Shadowplay by Joseph O’Connor

Having enjoyed one of Joseph O’Connor’s earlier novels, Ghost Light, about the relationship between the playwright John Millington Synge and the actress Molly Allgood, I was looking forward to reading his newest book, Shadowplay, which was shortlisted for this year’s Walter Scott Prize for Historical Fiction. Like Ghost Light, this book explores the lives of several real historical figures from the literary and theatrical worlds – in this case, the Irish author Bram Stoker and the English stage actors Henry Irving and Ellen Terry.

Bram Stoker, of course, is best known for his 1897 novel Dracula, which is written in an epistolary style and O’Connor uses a similar format in Shadowplay, telling the story through a series of imagined diary entries, letters and transcripts of recordings. Beginning with his life in Dublin and marriage to Florence Balcombe, the novel takes us through Stoker’s meeting with the great Shakespearean actor Sir Henry Irving and his move to London to become the manager of Irving’s Lyceum Theatre. Stoker’s involvement with Irving and the Lyceum leads to a friendship with Ellen Terry, the leading actress of her time, and the relationship between these three characters forms the heart of the novel.

While much of Stoker’s time is taken up with managing the theatre and trying to deal with Irving’s eccentricities, sudden rages and heavy drinking, he also continues to work on his own career as an author. Sadly he won’t achieve the fame he deserves until after his death, but in Shadowplay we see him drawing on his experiences and the people and places around him to put together the various parts of the novel that will become Dracula. I should point out, though, that this book is a work of fiction and Joseph O’Connor finds some very creative ways to weave Dracula allusions into the plot. They are not necessarily things that influenced the real Stoker, but I thought it was fascinating and cleverly done. Jonathan Harker appears, and Mina, although not quite in the way you might expect, a visit to an asylum inspires the creation of the insect-eating Renfield, and with Jack the Ripper haunting the streets of London at that time, it’s easy to see why themes of death and darkness wouldn’t be far from an aspiring author’s mind.

Despite all the interesting ideas explored in this novel, I can’t really say that I loved it. I thought the format and structure of the book made it feel slightly disjointed; a more conventional narrative would have worked better for me and would have made it easier for me to connect with the characters and become more fully asbsorbed in their stories. Still, this is an entertaining and very imaginative novel and I’m pleased to have had the opportunity to learn a little bit more about Bram Stoker, Henry Irving and Ellen Terry!

Ghost Light by Joseph O’Connor

Ghost Light tells the story of Molly Allgood, a real-life Irish actress who performed under the stage name Maire O’Neill and was engaged to the playwright John Millington Synge at the time of his death from cancer in 1909. Molly was fourteen years younger than Synge, she was a Catholic whereas he was a Protestant, and she came from a much poorer background. It seemed that almost everyone disapproved of their relationship including their parents, families and friends.

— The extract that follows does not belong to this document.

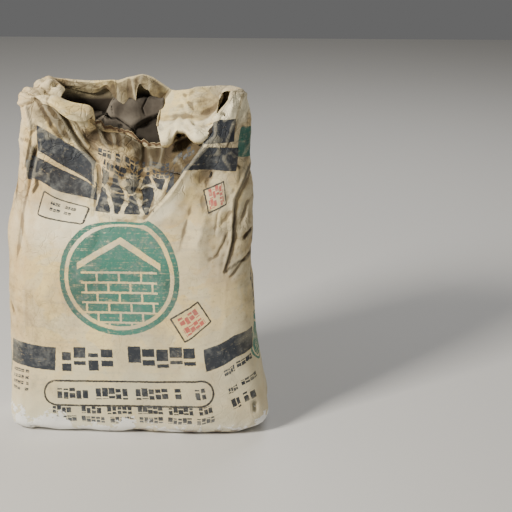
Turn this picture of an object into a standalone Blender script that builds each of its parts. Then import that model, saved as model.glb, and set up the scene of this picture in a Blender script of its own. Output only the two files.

We first meet Molly in 1952, many years after Synge’s death. She’s living in poverty in London, dependent on alcohol, alone and desperate. We follow her over the course of a day as she prepares to take part in a play which is being broadcast on BBC radio and this story is interspersed with Molly’s memories of Synge and flashbacks to the early twentieth century.

As you’ve probably guessed, Ghost Light is not a happy book at all. Molly’s story is very sad, moving and poignant. The novel is written mostly in the second person, as well as following a stream of consciousness style, which made the book a bit harder to read than it needed to be, but Joseph O’Connor’s writing is undeniably beautiful and I did get used to the second person perspective after a while. There was also a chapter written in the style of a scene from one of Synge’s plays which I thought was a nice addition.

O’Connor states in his author’s note that although Molly and Synge were real people, this is a fictional story and most of the events described in the novel never actually happened. However, even if O’Connor’s Molly and Synge don’t bear much resemblance to their real-life models, they both felt completely realistic to me. Although I didn’t find Molly very likeable, I did love her narrative voice, which was bitter one minute and amusing the next, and this helped me warm to her character.

I won this book in last October’s Readathon and would like to thank Jessica of Park Benches and Bookends for providing a copy. I wish I’d had a chance to read it sooner, but my timing was actually perfect because I was in Dublin for a few days just last week and discovered some displays on Synge and Molly Allgood in the Dublin Writers Museum which I probably wouldn’t have appreciated if I hadn’t read Ghost Light!